What to produce: Return the listing below word for word.
────────────────
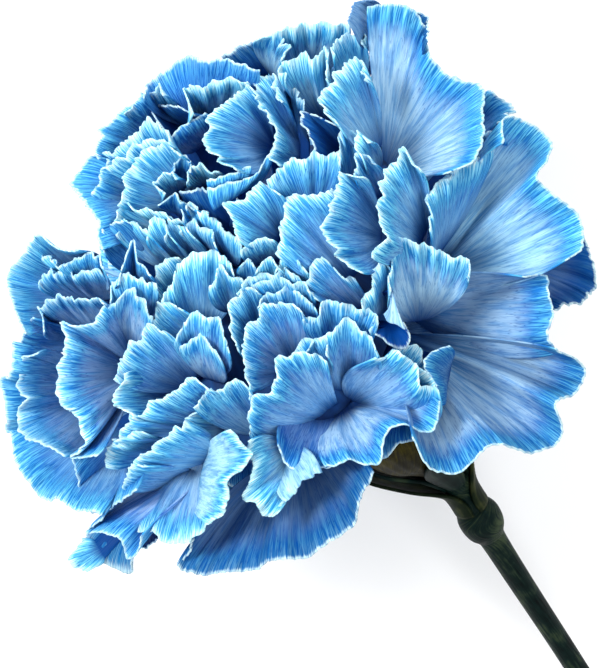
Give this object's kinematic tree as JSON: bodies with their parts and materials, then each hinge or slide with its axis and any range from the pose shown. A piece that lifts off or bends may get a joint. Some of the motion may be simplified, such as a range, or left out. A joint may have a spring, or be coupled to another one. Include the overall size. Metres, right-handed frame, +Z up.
{
  "type": "carnation",
  "caption": "Cut carnation lying on a surface: a full double bloom of fan-shaped, toothed petals, its calyx, a short stem with a swollen joint, and narrow leaves.",
  "frame": {"origin": "bottom centre of the whole flower as it lies on a surface", "axes": "+Z up; the bloom faces -Y and a little upward; the stem runs back to +Y, down to its cut end"},
  "size_m": [0.0802, 0.1359, 0.0757],
  "materials": {
    "petal": "soft matte petal, blue with a pale rim",
    "calyx": "satin waxy green",
    "stem": "satin waxy dark green",
    "leaf": "satin waxy dark green"
  },
  "bodies": {
    "root": {"bloom": "petal", "calyx": "calyx", "stem": "stem", "leaf_left": "leaf", "leaf_right": "leaf"}
  },
  "joints": []
}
────────────────
Result of this task:
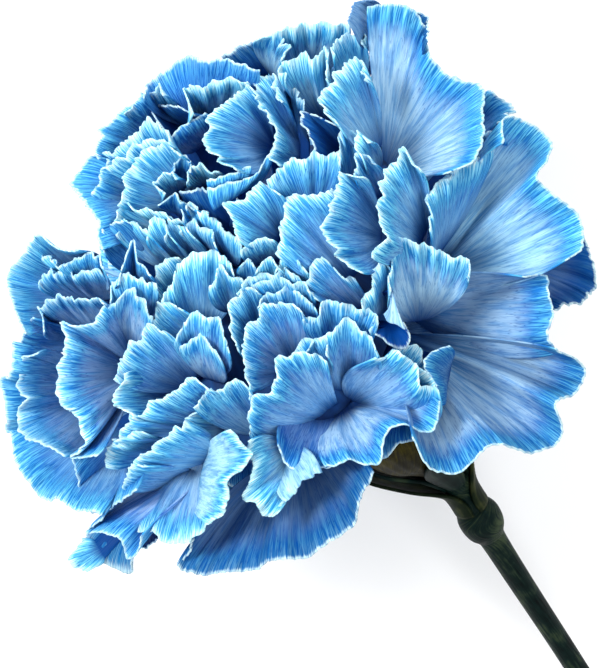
Give this object's kinematic tree as JSON: bodies with their parts and materials, then each hinge or slide with its axis and any range from the pose shown. A piece that lifts off or bends may get a joint. Some of the motion may be simplified, such as a range, or left out. A joint may have a spring, or be coupled to another one. Include the overall size. Metres, right-handed frame, +Z up.
{
  "type": "carnation",
  "caption": "Cut carnation lying on a surface: a full double bloom of fan-shaped, toothed petals, its calyx, a short stem with a swollen joint, and narrow leaves.",
  "frame": {"origin": "bottom centre of the whole flower as it lies on a surface", "axes": "+Z up; the bloom faces -Y and a little upward; the stem runs back to +Y, down to its cut end"},
  "size_m": [0.0802, 0.1359, 0.0757],
  "materials": {
    "petal": "soft matte petal, blue with a pale rim",
    "calyx": "satin waxy green",
    "stem": "satin waxy dark green",
    "leaf": "satin waxy dark green"
  },
  "bodies": {
    "root": {"bloom": "petal", "calyx": "calyx", "stem": "stem", "leaf_left": "leaf", "leaf_right": "leaf"}
  },
  "joints": []
}